Apr 8, 2018
The conflict in Syria, which started when peaceful protestors urging reform were met with brutal military force by Bashar al-Assad, has entered its eighth year. The carnage has been unspeakable: hundreds of thousands dead; millions displaced; untold thousands disappeared into prisons.
Yet UN Under-Secretary-General for Humanitarian Affairs and Emergency Relief Coordinator Mark Lowcock said recently that “the last few months have been some of the worst yet for many civilians inside Syria.”
A leading candidate for the location of the “worst yet” is eastern Ghouta, where in February the Syrian government, with Russian air support, launched a large military operation against one of the last remaining rebel-held enclaves, in order to force the residents into submission and surrender.
The assault began in spite of a unanimously adopted Security Council resolution on February 24 that called for a 30-day ceasefire throughout Syria to enable humanitarian aid and medical assistance to reach sick and starving civilians.
“History will not be kind when it judges the effectiveness of this Council in relieving the suffering of the Syrian people,” U.S. Permanent Representative to the UN Nikki Haley told the Council March 27, noting that since the cease-fire was agreed upon, “Seventeen hundred Syrian civilians were killed in just the last month alone.”
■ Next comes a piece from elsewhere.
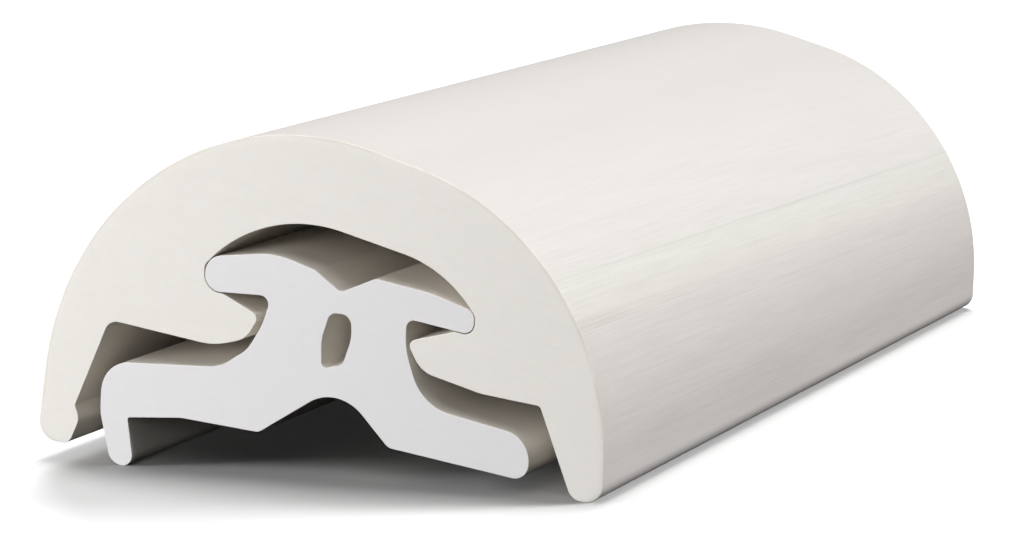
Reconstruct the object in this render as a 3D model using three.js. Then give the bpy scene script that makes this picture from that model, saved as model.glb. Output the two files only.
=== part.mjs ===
// A short sample of a D-section fender rail: a rigid base rail with a flexible cover clipped over its head.
// The section is drawn upright, in millimetres, with x across from the middle of the neck and z up from
// the seat of the base rail. Left and right are as seen at the near cut end.
import * as THREE from 'three';

// Sizes of the whole sample
const sampleLength = 111;
const seatClearance = 0.12;
const arcDivisions = 6;

// Sizes of the base rail's left leg and its lip
const leftLegReach = 27.2;
const leftLegHeight = 6.05;
const leftLegFall = 1.6;
const leftShoulderRadius = 3.6;
const leftSeatWidth = 9.2;
const leftSeatRelief = 1;
const lipDepth = 6.22;
const lipWidth = 2.8;
const lipInset = 1.45;
const lipTaper = 0.95;
const lipBendDrop = 1;
const lipBendRadius = 6;
const lipOuterRadius = 1.6;
const lipInnerRadius = 1.2;
const recessRadius = 0.3;

// Sizes of the base rail's right leg
const rightLegReach = 22.1;
const rightLegHeight = 5.75;
const rightLegFall = 1.3;
const rightShoulderRadius = 2.9;
const rightSeatRelief = 0.85;
const rightToeRadius = 1.6;

// Sizes of the base rail's arch and neck
const archHeight = 6.35;
const archCentre = 0.6;
const archRadius = 4.8;
const archFootLeft = 8.3;
const archFootRight = 6.55;
const archFootRadius = 1.3;
const flareLeft = 5.7;
const flareRight = 2.2;
const flareRadiusLeft = 5;
const flareRadiusRight = 5;
const flareWaist = 2.5;
const flareWaistDrop = 5.9;
const flareWaistRadius = 4;
const neckLeft = 7.5;
const neckRight = 7.9;
const neckStraight = 3.1;
const neckLeanLeft = 0.9;
const neckBendRadius = 8;
const neckCornerRadius = 0.9;

// Sizes of the base rail's head, with its notch and its slot
const headLevel = 14.3;
const headHalfWidth = 15.3;
const headDraft = 0.6;
const crestRiseLeft = 4.45;
const crestRiseRight = 3.5;
const crestLeft = 7.3;
const crestRight = 4.2;
const crestRadiusLeft = 10;
const crestRadiusRight = 1.2;
const browRight = 10.5;
const browFall = 0.55;
const browRadius = 12;
const tipThicknessLeft = 3.6;
const tipThicknessRight = 2.35;
const tipRadiusLeft = 1.7;
const tipShoulderRadiusLeft = 2.1;
const tipRadiusRight = 1.1;
const notchCentre = 0.35;
const notchHalfWidth = 3.05;
const notchDepthRight = 1.95;
const notchBrowFall = 1.05;
const notchRadius = 0.8;
const slotWidth = 3.05;
const slotCentre = 0.1;
const slotTaper = 0.7;
const slotBulgeLeft = 0.15;
const slotBulgeRight = 0.25;
const slotBulgeRadius = 5;
const slotRadius = 1.1;
const slotHeelRadius = 0.55;
const wallUnderSlot = 1.4;
const wallOverSlot = 2.2;

// Sizes of the cover's skirts and feet
const skirtGapLeft = 3.15;
const skirtGapRight = 4.8;
const skirtThicknessLeft = 4.5;
const skirtThicknessRight = 3.35;
const innerDraftLeft = 3.85;
const innerDraftRight = 3.95;
const shoulderGapLeft = 4.53;
const shoulderGapRight = 3.35;
const innerShoulderRadiusLeft = 1.6;
const innerShoulderRadiusRight = 0.5;
const footDepthLeft = 5;
const footDepthRight = 0.99;
const footRadiusLeft = 2.1;
const footRadiusRight = 1.9;
const toeRadiusLeft = 1.2;
const toeRadiusRight = 1.6;
const beadHeight = 4.25;
const beadCrest = 2.85;
const beadBulge = 0.6;
const beadRadius = 1.6;
const beadNubRadius = 0.3;

// Sizes of the cover's hooks, dome and crown
const channelGapLeft = 2.15;
const channelGapRight = 2.25;
const hookRootLeft = 6.5;
const hookRootRight = 8.6;
const hookRootRadius = 8;
const hookFlankLeft = 2.8;
const hookFlankRight = 1.9;
const hookFlankRise = 1.2;
const hookFlankRadius = 3;
const hookGapLeft = 1.3;
const hookGapRight = 0.12;
const hookTipDrop = 2.3;
const hookTipRadius = 0.7;
const hookSeatWidth = 2.1;
const socketFallLeft = 0.9;
const socketFallRight = 0.45;
const socketRadius = 1;
const domeGapLeft = 4.85;
const domeGapRight = 2.05;
const domeLeft = 8.9;
const domeRight = 12.1;
const domeRadiusLeft = 17;
const domeRadiusRight = 13.5;
const crownThickness = 7.75;
const crownFall = 12.4;
const crownInsetLeft = 4.15;
const crownInsetRight = 1;
const crownRadiusLeft = 31.3;
const crownRadiusRight = 27.45;

// Levels of the base rail that the cover's own levels follow
const leftShoulderLevel = leftLegHeight - leftLegFall;
const rightShoulderLevel = rightLegHeight - rightLegFall;
const tipLevel = headLevel - headDraft;
const tipTopLeft = tipLevel + tipThicknessLeft;
const tipTopRight = tipLevel + tipThicknessRight;
const crestLevelLeft = headLevel + crestRiseLeft;
const crestLevelRight = headLevel + crestRiseRight;

// Draws a closed outline through corners [x, z, radius], each rounded by an arc that meets both its sides.
// Where the arcs at the two ends of a side need more than the side has, both are made smaller in proportion.
function drawOutline(path, corners) {
  const usableShare = 0.99;
  const count = corners.length;
  const points = corners.map(([x, z]) => new THREE.Vector2(x, z));
  const sides = points.map((point, i) => points[(i + 1) % count].clone().sub(point));
  const turns = sides.map((side, i) => {
    const before = sides[(i + count - 1) % count];
    return Math.atan2(before.cross(side), before.dot(side));
  });
  const reaches = corners.map(([, , radius], i) => radius * Math.abs(Math.tan(turns[i] / 2)));
  const shares = sides.map((side, i) => {
    const needed = reaches[i] + reaches[(i + 1) % count];
    return Math.min(1, usableShare * side.length() / needed);
  });
  corners.forEach(([, , radius], i) => {
    const before = (i + count - 1) % count;
    const share = Math.min(shares[before], shares[i]);
    const along = sides[before].clone().normalize();
    const inward = new THREE.Vector2(-along.y, along.x).multiplyScalar(Math.sign(turns[i]));
    const centre = points[i].clone()
      .addScaledVector(along, -reaches[i] * share)
      .addScaledVector(inward, radius * share);
    const start = Math.atan2(-inward.y, -inward.x);
    path.absarc(centre.x, centre.y, radius * share, start, start + turns[i], turns[i] < 0);
  });
  path.closePath();
  return path;
}

// Level of the underside of the head at a distance from the middle of the neck.
function headUnderside(distance, neck) {
  return headLevel - headDraft * (distance - neck) / (headHalfWidth - neck);
}

// Section of the base rail, from the left tip of the head over the notch, down the right leg and back
// under the arch and the left leg.
function baseRailShape() {
  const notchFloor = crestLevelRight - notchDepthRight;
  const lipOuter = leftLegReach - lipInset;
  const shape = drawOutline(new THREE.Shape(), [
    [-headHalfWidth, tipLevel, tipRadiusLeft],
    [-headHalfWidth, tipTopLeft, tipShoulderRadiusLeft],
    [-crestLeft, crestLevelLeft, crestRadiusLeft],
    [notchCentre - notchHalfWidth, crestLevelLeft - notchBrowFall, notchRadius],
    [notchCentre, notchFloor, notchRadius],
    [crestRight, crestLevelRight, crestRadiusRight],
    [browRight, crestLevelRight - browFall, browRadius],
    [headHalfWidth, tipTopRight, tipRadiusRight],
    [headHalfWidth, tipLevel, tipRadiusRight],
    [neckRight, headLevel, neckCornerRadius],
    [neckRight, headLevel - neckStraight, neckBendRadius],
    [neckRight + flareRight, rightLegHeight, flareRadiusRight],
    [rightLegReach, rightShoulderLevel, rightShoulderRadius],
    [rightLegReach, 0, rightToeRadius],
    [archFootRight, rightSeatRelief, archFootRadius],
    [archCentre, archHeight, archRadius],
    [-archFootLeft, 0, archFootRadius],
    [-archFootLeft - leftSeatWidth, 0, archRadius],
    [-lipOuter + lipWidth - lipTaper, -leftSeatRelief, recessRadius],
    [-lipOuter + lipWidth, -lipDepth, lipInnerRadius],
    [-lipOuter, -lipDepth, lipOuterRadius],
    [-leftLegReach, -lipBendDrop, lipBendRadius],
    [-leftLegReach, leftShoulderLevel, leftShoulderRadius],
    [-neckLeft - flareLeft, leftLegHeight, flareRadiusLeft],
    [-neckLeft - flareWaist, headLevel - flareWaistDrop, flareWaistRadius],
    [-neckLeft - neckLeanLeft, headLevel - neckStraight, neckBendRadius],
    [-neckLeft, headLevel, neckCornerRadius],
  ]);
  const slotFloor = archHeight + wallUnderSlot;
  const slotTop = notchFloor - wallOverSlot;
  const slotMiddle = (slotFloor + slotTop) / 2;
  const slotLeft = slotCentre - slotWidth / 2;
  const slotRight = slotCentre + slotWidth / 2;
  const slot = drawOutline(new THREE.Path(), [
    [slotLeft, slotFloor, slotHeelRadius],
    [slotRight - slotTaper, slotFloor + slotTaper, slotRadius],
    [slotRight + slotBulgeRight, slotMiddle + slotTaper, slotBulgeRadius],
    [slotRight, slotTop, slotRadius],
    [slotLeft + slotTaper, slotTop, slotRadius],
    [slotLeft - slotBulgeLeft, slotMiddle, slotBulgeRadius],
  ]);
  shape.holes.push(slot);
  return shape;
}

// Section of the cover, from its left foot over the crown to its right foot, then back round the right
// hook, the dome over the head and the left hook.
function coverShape() {
  const innerLeft = leftLegReach + skirtGapLeft;
  const innerRight = rightLegReach + skirtGapRight;
  const outerLeft = innerLeft + skirtThicknessLeft;
  const outerRight = innerRight + skirtThicknessRight;
  const hookRootLevelLeft = leftLegHeight + channelGapLeft;
  const hookRootLevelRight = rightLegHeight + channelGapRight;
  const domeLevelLeft = crestLevelLeft + domeGapLeft;
  const domeLevelRight = crestLevelRight + domeGapRight;
  const crownLevel = domeLevelLeft + crownThickness;
  const socketHalfWidth = headHalfWidth + seatClearance;
  const seatInner = headHalfWidth - hookSeatWidth;
  return drawOutline(new THREE.Shape(), [
    [-outerLeft, -footDepthLeft, footRadiusLeft],
    [-outerLeft + crownInsetLeft, crownLevel + crownFall / 2, crownRadiusLeft],
    [outerRight - crownInsetRight, crownLevel - crownFall / 2, crownRadiusRight],
    [outerRight, -footDepthRight, footRadiusRight],
    [innerRight, -footDepthRight, toeRadiusRight],
    [innerRight - innerDraftRight, rightShoulderLevel + shoulderGapRight, innerShoulderRadiusRight],
    [neckRight + hookRootRight, hookRootLevelRight, hookRootRadius],
    [neckRight + hookFlankRight, hookRootLevelRight + hookFlankRise, hookFlankRadius],
    [neckRight + hookGapRight, headLevel - hookTipDrop, hookTipRadius],
    [seatInner, headUnderside(seatInner, neckRight) - seatClearance, socketRadius],
    [socketHalfWidth, tipLevel - seatClearance, tipRadiusRight + seatClearance],
    [socketHalfWidth, tipTopRight - socketFallRight, socketRadius],
    [domeRight, domeLevelRight, domeRadiusRight],
    [-domeLeft, domeLevelLeft, domeRadiusLeft],
    [-socketHalfWidth, tipTopLeft - socketFallLeft, socketRadius],
    [-socketHalfWidth, tipLevel - seatClearance, tipRadiusLeft + seatClearance],
    [-seatInner, headUnderside(seatInner, neckLeft) - seatClearance, socketRadius],
    [-neckLeft - hookGapLeft, headLevel - hookTipDrop, hookTipRadius],
    [-neckLeft - hookFlankLeft, hookRootLevelLeft + hookFlankRise, hookFlankRadius],
    [-neckLeft - hookRootLeft, hookRootLevelLeft, hookRootRadius],
    [-innerLeft + innerDraftLeft, leftShoulderLevel + shoulderGapLeft, innerShoulderRadiusLeft],
    [-innerLeft, beadHeight - footDepthLeft, beadNubRadius],
    [-innerLeft + beadBulge, beadCrest - footDepthLeft, beadRadius],
    [-innerLeft - beadBulge, -footDepthLeft, toeRadiusLeft],
  ]);
}

// Extrudes a section along the sample, with x across, y along and z up.
function extrudeSection(name, shape, colour, roughness) {
  const geometry = new THREE.ExtrudeGeometry(shape, {
    depth: sampleLength,
    steps: 1,
    bevelEnabled: false,
    curveSegments: arcDivisions,
  });
  geometry.rotateX(Math.PI / 2);
  geometry.translate(0, sampleLength / 2, 0);
  const material = new THREE.MeshStandardMaterial({ color: colour, roughness, metalness: 0 });
  const mesh = new THREE.Mesh(geometry, material);
  mesh.name = name;
  return mesh;
}

// Angle at which the section stands by itself, on its lowest point left of the neck and its lowest point
// right of it. Each pass levels the two points that the last one found.
function restingLean(points) {
  const passes = 6;
  let lean = 0;
  for (let pass = 0; pass < passes; pass += 1) {
    const height = (point) => point.y * Math.cos(lean) - point.x * Math.sin(lean);
    const lowest = (side) => points
      .filter((point) => Math.sign(point.x) === side)
      .reduce((low, point) => (height(point) < height(low) ? point : low));
    const span = lowest(1).clone().sub(lowest(-1));
    lean = Math.atan2(span.y, span.x);
  }
  return lean;
}

const baseRail = baseRailShape();
const cover = coverShape();
const sectionPoints = [...baseRail.getPoints(arcDivisions), ...cover.getPoints(arcDivisions)];

const sample = new THREE.Group();
sample.add(extrudeSection('base_rail', baseRail, 0xe3e1e2, 0.45));
sample.add(extrudeSection('cover', cover, 0xe9e5df, 0.55));
sample.rotation.y = restingLean(sectionPoints);

// The sample stands on the floor with its box centred over the origin.
const box = new THREE.Box3().setFromObject(sample, true);
sample.position.set(-(box.min.x + box.max.x) / 2, 0, -box.min.z);
sample.updateMatrixWorld(true);

export default sample;
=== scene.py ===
import bpy
import numpy as np
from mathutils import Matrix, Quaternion, Vector
from mathutils.geometry import tessellate_polygon


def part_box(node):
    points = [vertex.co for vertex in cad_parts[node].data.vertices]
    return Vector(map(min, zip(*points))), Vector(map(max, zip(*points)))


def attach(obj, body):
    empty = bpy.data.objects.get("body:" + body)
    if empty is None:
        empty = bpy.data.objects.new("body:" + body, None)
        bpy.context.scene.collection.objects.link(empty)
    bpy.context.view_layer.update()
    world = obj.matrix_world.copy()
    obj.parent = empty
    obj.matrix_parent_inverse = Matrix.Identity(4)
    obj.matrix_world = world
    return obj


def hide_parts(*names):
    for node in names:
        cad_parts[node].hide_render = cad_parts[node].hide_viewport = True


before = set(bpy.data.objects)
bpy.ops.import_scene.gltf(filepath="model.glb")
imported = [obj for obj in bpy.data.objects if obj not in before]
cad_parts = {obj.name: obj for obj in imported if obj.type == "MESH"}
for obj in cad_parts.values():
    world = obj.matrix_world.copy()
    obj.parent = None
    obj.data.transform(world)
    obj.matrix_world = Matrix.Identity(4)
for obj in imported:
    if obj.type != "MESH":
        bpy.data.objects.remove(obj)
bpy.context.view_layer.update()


# Base rail. The stiff half of the fender, screwed to the hull, which holds the cover by its head.
# It is extruded in rigid white PVC with a slot in the neck to save plastic, and cut with a fine
# saw, so its two ends are flat and matt and its other faces carry the faint lines of the die.
mm = 0.001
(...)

“A responsible Security Council,” she said, “would condemn the Assad regime for deliberately blocking convoys of humanitarian aid during their military campaign...A responsible Security Council would express its outrage that at least 1700 civilians were killed during a military campaign that we demanded to come to a halt.
“But we cannot,” she said. “We cannot take these actions because Russia will stop at nothing to use its permanent seat on this Council to shield its ally Bashar al-Assad from even the faintest criticism. And we cannot take these actions because instead of calling out how Assad, Russia and Iran made a mockery of our calls for a ceasefire, too many members of this Council wanted to wait.”
Ambassador Haley said, “This should be a day of shame for every member of this Council. And it should be a lesson about what happens when we focus on fleeting displays of unity, instead of on what's right. For those who think otherwise, the people of eastern Ghouta deserve an explanation.”